* [Task to carry out]
Print verbatim the opening line of the material and every subsequent line through the one containing "or hangs lower".

* [Supplied information]
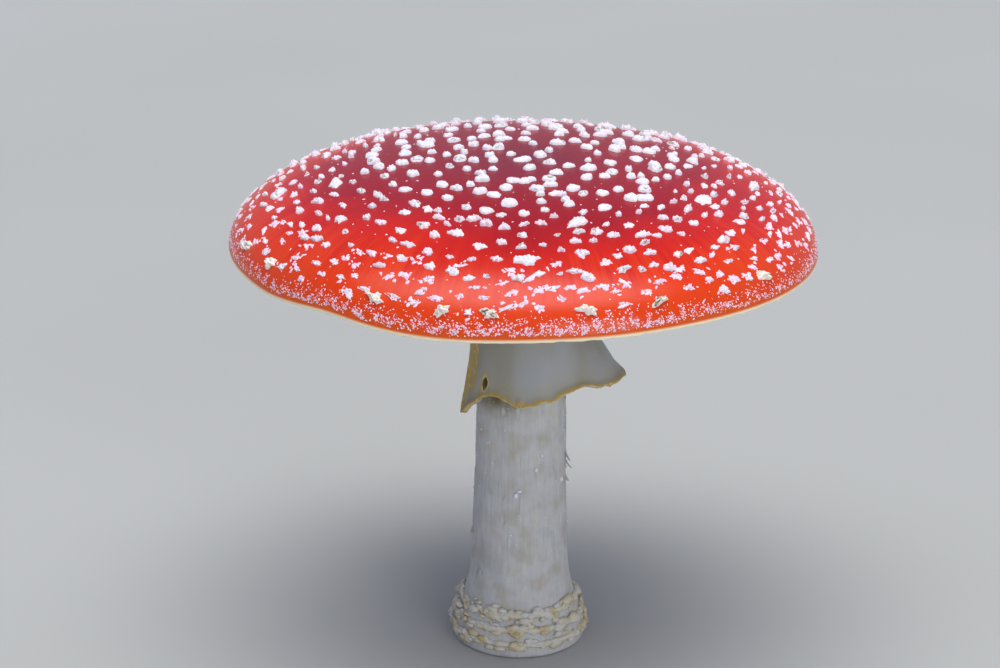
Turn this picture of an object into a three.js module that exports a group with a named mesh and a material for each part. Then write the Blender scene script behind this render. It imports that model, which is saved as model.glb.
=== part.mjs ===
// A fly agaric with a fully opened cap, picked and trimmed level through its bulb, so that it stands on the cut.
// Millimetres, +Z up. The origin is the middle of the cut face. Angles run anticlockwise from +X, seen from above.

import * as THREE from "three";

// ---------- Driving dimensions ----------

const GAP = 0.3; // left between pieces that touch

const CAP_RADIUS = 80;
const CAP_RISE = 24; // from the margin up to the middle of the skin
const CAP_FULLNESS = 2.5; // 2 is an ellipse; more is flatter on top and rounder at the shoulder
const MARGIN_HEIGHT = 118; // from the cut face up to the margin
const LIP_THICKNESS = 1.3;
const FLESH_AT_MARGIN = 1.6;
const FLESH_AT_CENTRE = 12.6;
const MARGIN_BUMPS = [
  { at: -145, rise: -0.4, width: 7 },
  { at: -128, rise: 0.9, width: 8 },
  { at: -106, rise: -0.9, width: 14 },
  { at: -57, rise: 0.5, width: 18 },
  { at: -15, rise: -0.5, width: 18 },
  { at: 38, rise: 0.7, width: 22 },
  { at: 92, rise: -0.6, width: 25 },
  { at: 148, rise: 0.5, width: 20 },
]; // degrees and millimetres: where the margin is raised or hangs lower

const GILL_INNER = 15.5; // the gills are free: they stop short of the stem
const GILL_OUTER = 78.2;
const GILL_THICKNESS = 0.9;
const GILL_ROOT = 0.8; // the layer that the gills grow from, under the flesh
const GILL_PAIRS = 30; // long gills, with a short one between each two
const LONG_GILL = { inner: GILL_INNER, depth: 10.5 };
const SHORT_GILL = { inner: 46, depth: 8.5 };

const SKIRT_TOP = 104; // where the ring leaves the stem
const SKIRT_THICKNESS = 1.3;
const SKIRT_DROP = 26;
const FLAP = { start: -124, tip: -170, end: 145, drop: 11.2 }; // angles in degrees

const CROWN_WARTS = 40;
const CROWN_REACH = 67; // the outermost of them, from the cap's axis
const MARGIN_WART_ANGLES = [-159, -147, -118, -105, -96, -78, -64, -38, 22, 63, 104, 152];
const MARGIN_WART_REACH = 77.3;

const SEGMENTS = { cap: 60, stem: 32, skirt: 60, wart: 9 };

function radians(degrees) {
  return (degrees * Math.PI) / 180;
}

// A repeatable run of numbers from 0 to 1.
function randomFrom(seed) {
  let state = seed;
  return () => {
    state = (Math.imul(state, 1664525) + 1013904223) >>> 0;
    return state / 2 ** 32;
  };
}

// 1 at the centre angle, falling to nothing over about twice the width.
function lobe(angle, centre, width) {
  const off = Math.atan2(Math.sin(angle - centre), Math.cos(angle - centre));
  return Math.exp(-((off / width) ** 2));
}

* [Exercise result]
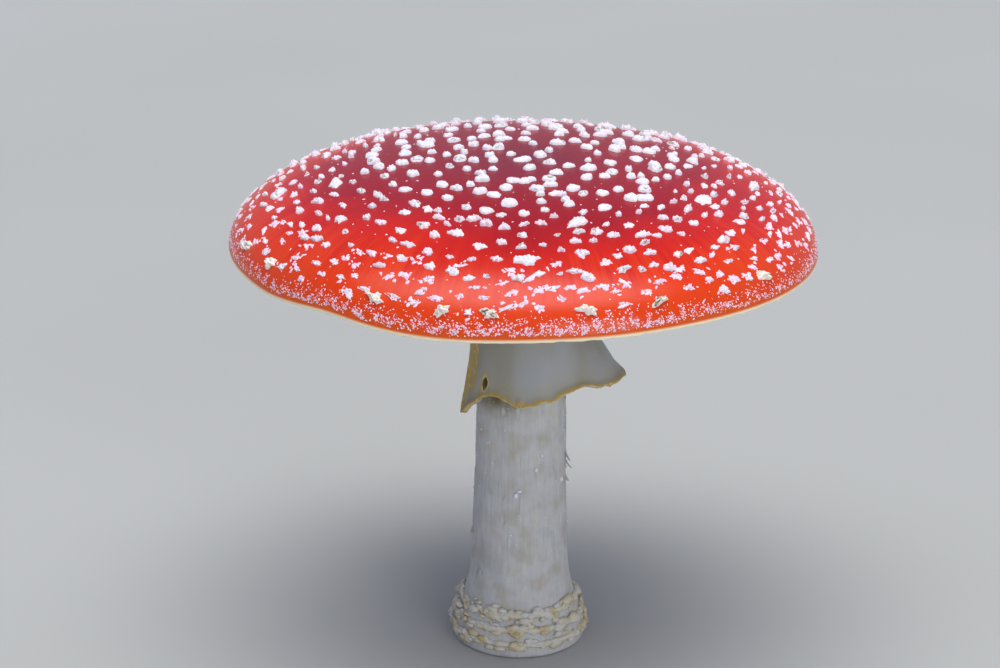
Turn this picture of an object into a three.js module that exports a group with a named mesh and a material for each part. Then write the Blender scene script behind this render. It imports that model, which is saved as model.glb.
=== part.mjs ===
// A fly agaric with a fully opened cap, picked and trimmed level through its bulb, so that it stands on the cut.
// Millimetres, +Z up. The origin is the middle of the cut face. Angles run anticlockwise from +X, seen from above.

import * as THREE from "three";

// ---------- Driving dimensions ----------

const GAP = 0.3; // left between pieces that touch

const CAP_RADIUS = 80;
const CAP_RISE = 24; // from the margin up to the middle of the skin
const CAP_FULLNESS = 2.5; // 2 is an ellipse; more is flatter on top and rounder at the shoulder
const MARGIN_HEIGHT = 118; // from the cut face up to the margin
const LIP_THICKNESS = 1.3;
const FLESH_AT_MARGIN = 1.6;
const FLESH_AT_CENTRE = 12.6;
const MARGIN_BUMPS = [
  { at: -145, rise: -0.4, width: 7 },
  { at: -128, rise: 0.9, width: 8 },
  { at: -106, rise: -0.9, width: 14 },
  { at: -57, rise: 0.5, width: 18 },
  { at: -15, rise: -0.5, width: 18 },
  { at: 38, rise: 0.7, width: 22 },
  { at: 92, rise: -0.6, width: 25 },
  { at: 148, rise: 0.5, width: 20 },
]; // degrees and millimetres: where the margin is raised or hangs lower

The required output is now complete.